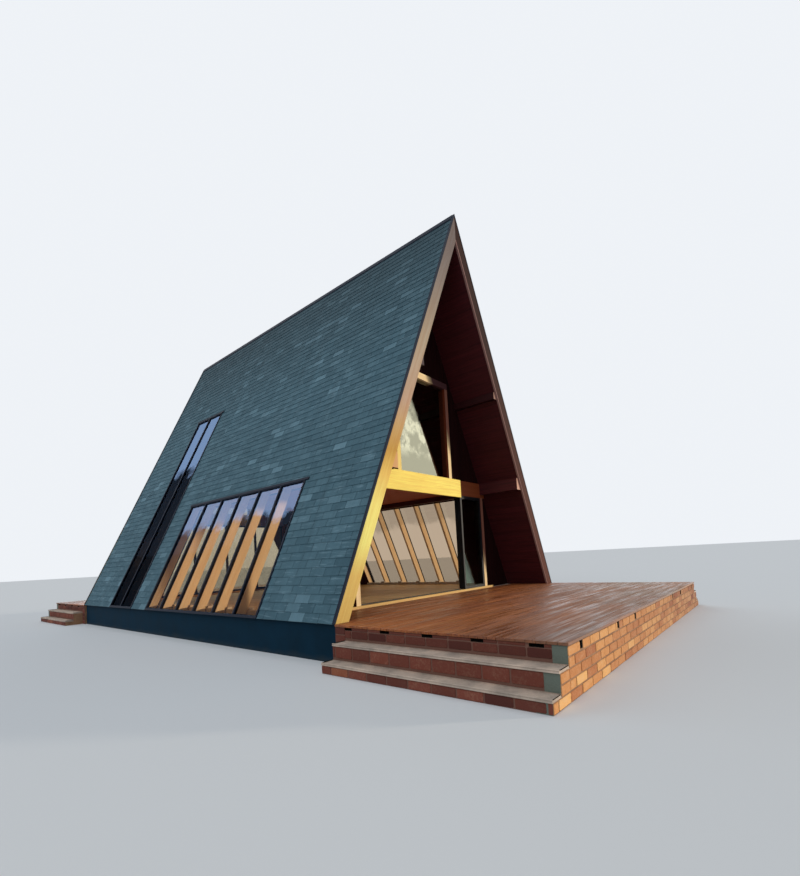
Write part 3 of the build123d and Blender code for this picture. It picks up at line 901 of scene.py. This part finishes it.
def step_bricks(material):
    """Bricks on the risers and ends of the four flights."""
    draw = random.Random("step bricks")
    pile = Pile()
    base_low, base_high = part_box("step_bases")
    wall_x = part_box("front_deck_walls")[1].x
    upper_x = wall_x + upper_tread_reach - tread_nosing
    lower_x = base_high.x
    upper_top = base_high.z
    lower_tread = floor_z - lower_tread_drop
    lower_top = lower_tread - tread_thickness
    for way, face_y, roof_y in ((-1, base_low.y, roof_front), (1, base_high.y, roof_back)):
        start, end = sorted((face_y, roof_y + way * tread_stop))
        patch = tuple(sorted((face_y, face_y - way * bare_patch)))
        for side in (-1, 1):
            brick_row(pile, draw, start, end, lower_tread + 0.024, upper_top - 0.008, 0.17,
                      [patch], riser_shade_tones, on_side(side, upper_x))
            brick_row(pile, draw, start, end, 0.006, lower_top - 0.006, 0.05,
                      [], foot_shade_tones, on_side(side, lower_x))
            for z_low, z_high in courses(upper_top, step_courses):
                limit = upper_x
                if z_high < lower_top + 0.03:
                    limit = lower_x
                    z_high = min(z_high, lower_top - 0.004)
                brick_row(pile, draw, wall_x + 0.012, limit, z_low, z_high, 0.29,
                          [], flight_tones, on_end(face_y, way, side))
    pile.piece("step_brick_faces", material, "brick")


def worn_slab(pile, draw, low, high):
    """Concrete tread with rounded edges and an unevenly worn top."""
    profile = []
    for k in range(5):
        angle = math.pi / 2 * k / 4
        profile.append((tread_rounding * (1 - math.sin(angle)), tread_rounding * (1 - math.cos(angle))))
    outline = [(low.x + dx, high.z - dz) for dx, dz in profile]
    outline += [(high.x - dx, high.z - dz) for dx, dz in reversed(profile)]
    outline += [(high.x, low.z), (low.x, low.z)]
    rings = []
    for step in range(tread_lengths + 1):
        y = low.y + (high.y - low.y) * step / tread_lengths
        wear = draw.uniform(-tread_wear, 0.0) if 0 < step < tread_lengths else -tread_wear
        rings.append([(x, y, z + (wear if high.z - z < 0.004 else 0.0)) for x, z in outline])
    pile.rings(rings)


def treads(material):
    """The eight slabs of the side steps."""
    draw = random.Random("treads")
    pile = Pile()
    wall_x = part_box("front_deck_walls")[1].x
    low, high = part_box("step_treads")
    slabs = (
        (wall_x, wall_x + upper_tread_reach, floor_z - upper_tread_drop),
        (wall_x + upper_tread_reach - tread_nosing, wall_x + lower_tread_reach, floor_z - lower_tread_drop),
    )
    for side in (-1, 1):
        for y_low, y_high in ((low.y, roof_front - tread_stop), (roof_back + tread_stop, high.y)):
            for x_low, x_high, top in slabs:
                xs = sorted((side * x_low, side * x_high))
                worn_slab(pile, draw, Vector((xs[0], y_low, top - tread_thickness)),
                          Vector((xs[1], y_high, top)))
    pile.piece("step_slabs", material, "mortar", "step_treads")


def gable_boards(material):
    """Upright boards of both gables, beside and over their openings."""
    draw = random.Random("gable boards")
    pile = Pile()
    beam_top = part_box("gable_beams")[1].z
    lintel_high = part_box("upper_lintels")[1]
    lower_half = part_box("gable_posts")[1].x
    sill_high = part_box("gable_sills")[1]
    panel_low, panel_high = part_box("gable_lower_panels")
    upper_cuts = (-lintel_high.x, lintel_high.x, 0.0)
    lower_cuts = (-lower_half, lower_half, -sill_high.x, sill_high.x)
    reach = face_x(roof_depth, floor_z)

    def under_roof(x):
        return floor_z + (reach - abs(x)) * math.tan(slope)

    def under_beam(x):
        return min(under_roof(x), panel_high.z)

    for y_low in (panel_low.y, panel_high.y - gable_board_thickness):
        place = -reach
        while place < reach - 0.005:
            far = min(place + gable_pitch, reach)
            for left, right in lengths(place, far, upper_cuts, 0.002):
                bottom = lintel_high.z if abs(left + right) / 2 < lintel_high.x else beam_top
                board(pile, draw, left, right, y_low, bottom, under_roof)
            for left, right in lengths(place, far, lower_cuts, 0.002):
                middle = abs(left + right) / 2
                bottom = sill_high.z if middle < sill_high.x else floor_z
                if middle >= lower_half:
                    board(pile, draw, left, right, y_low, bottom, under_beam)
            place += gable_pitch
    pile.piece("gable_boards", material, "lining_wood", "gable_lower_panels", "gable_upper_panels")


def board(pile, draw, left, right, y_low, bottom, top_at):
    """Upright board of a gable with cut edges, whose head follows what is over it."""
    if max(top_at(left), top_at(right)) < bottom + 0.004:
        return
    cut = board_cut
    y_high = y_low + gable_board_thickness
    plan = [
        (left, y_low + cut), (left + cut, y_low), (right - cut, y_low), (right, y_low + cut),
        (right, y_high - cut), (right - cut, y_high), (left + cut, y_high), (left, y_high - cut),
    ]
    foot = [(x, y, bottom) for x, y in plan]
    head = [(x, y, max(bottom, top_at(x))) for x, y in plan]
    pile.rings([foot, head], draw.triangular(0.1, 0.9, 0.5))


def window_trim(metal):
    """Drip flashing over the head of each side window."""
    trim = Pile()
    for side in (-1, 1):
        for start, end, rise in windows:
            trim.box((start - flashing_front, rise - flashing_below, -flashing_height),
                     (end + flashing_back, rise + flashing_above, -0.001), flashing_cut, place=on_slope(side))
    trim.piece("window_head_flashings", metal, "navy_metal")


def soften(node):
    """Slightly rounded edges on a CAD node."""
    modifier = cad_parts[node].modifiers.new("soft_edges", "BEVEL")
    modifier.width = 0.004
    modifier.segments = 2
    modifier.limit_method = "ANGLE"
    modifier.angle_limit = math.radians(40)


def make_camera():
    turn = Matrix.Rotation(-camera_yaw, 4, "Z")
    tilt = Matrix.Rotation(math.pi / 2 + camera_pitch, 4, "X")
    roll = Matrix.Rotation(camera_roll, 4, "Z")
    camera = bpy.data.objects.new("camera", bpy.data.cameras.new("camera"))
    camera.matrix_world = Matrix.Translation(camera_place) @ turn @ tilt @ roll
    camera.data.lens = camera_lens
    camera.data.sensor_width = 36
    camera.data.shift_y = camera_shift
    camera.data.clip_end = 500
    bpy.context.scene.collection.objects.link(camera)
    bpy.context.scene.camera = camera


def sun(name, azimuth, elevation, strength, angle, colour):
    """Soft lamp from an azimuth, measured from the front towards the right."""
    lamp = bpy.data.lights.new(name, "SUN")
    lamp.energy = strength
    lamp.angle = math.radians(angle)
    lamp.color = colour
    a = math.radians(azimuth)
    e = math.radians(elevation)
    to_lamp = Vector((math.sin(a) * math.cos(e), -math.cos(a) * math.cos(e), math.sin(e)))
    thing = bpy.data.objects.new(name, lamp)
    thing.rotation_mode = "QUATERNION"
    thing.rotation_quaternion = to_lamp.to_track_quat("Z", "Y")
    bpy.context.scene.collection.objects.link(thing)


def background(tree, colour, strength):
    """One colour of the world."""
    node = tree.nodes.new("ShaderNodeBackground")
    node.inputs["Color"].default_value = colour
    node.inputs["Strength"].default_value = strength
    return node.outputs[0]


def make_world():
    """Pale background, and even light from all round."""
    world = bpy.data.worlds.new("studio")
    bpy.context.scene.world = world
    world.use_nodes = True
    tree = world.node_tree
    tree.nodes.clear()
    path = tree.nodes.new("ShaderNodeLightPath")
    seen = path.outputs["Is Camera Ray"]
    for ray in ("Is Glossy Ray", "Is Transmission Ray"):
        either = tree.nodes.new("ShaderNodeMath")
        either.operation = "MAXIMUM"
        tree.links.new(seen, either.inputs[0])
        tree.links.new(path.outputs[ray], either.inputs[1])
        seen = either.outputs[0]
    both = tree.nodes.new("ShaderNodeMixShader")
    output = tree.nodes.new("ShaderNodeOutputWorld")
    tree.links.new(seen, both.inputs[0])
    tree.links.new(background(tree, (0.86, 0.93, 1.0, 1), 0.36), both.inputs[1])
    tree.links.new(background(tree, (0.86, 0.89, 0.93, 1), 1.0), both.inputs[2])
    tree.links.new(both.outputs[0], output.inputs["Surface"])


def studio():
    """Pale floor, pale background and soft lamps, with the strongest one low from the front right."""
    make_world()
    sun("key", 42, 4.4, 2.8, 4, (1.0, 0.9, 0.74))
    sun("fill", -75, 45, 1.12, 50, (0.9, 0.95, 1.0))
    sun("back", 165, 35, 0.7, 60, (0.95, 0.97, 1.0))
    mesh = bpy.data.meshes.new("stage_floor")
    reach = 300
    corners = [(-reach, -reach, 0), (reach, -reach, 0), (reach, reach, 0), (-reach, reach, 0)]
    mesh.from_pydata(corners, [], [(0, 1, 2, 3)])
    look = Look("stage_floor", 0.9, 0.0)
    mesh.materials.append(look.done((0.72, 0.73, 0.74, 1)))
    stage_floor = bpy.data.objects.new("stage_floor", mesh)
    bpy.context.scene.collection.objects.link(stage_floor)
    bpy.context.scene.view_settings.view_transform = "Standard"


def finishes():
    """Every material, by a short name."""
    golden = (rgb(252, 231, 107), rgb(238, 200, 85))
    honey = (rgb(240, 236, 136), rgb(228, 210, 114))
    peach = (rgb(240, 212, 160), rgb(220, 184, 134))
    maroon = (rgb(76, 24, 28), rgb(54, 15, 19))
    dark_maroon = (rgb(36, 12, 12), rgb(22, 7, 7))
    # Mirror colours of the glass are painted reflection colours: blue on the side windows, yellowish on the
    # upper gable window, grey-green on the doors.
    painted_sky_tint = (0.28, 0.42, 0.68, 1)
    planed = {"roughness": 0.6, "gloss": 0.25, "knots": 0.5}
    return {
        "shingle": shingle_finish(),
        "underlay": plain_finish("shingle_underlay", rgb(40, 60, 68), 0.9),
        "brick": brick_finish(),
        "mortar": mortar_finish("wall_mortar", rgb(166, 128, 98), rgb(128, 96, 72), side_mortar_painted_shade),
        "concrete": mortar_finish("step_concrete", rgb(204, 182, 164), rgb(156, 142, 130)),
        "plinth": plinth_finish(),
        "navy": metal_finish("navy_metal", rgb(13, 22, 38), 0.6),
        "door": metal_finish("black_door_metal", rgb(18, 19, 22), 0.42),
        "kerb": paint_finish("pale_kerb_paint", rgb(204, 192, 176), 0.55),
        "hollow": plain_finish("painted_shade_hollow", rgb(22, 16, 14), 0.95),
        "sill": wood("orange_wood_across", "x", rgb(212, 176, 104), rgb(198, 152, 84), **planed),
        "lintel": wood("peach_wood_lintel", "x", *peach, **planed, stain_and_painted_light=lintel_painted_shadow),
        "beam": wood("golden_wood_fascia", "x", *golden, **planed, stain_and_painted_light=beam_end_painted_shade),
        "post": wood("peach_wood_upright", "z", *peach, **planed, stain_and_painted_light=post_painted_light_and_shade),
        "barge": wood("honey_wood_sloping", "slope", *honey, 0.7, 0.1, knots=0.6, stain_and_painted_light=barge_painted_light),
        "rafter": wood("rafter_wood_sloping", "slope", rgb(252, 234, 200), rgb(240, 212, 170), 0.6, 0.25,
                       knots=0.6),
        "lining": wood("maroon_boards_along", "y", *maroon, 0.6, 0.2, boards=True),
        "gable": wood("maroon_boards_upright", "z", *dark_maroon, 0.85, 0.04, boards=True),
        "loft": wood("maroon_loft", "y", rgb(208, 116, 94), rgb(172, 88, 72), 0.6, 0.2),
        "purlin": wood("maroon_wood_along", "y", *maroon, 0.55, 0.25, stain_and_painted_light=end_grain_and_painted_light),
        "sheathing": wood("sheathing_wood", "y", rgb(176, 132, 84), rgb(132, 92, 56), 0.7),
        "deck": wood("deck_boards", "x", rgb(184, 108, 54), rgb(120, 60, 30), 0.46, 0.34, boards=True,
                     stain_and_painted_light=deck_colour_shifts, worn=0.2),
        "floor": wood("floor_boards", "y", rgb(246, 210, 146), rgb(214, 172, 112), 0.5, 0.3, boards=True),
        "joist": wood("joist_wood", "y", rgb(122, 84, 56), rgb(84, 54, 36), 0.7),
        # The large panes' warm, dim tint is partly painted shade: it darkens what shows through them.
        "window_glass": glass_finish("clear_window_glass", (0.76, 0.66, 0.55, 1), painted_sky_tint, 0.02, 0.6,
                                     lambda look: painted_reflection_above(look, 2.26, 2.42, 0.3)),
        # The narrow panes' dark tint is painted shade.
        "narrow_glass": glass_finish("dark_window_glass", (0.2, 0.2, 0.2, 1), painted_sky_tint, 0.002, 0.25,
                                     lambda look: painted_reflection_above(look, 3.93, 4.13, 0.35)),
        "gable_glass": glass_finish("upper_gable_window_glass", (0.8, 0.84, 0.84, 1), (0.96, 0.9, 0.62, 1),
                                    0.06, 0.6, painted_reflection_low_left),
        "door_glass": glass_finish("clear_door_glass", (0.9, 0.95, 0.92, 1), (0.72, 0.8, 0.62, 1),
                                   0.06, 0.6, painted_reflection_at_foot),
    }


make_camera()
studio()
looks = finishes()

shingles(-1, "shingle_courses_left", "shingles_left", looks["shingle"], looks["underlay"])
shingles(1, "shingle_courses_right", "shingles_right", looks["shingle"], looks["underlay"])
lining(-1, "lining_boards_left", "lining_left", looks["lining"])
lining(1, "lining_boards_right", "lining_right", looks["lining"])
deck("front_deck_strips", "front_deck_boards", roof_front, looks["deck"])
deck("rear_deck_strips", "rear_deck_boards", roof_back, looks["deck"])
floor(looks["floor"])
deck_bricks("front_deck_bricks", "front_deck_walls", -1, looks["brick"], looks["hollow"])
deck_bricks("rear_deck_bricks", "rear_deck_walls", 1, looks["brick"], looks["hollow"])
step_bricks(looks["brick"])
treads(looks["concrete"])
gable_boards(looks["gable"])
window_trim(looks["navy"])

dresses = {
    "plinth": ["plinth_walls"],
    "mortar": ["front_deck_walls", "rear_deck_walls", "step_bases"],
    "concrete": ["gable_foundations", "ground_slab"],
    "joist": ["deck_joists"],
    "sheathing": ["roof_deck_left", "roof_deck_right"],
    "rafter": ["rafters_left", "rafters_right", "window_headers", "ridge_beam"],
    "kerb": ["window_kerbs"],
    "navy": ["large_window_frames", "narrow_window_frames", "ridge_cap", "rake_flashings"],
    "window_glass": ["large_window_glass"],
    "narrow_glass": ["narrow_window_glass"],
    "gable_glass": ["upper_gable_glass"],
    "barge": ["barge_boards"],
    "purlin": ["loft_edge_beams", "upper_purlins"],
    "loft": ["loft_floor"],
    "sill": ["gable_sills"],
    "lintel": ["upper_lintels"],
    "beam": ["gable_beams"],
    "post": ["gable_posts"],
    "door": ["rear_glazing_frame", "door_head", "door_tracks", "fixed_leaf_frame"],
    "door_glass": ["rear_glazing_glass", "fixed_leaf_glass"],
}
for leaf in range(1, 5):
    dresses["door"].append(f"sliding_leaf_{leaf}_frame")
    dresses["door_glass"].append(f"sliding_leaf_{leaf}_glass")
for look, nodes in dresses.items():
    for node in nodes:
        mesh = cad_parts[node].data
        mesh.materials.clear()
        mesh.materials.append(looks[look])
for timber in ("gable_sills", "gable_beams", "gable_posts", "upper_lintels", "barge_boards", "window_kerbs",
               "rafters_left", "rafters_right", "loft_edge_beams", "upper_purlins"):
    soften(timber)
----
* TO DO
Every line that holds the string "scene" should be returned.

* FINAL ANSWER
Write part 3 of the build123d and Blender code for this picture. It picks up at line 901 of scene.py. This part finishes it.
    bpy.context.scene.collection.objects.link(camera)
    bpy.context.scene.camera = camera
    bpy.context.scene.collection.objects.link(thing)
    bpy.context.scene.world = world
    bpy.context.scene.collection.objects.link(stage_floor)
    bpy.context.scene.view_settings.view_transform = "Standard"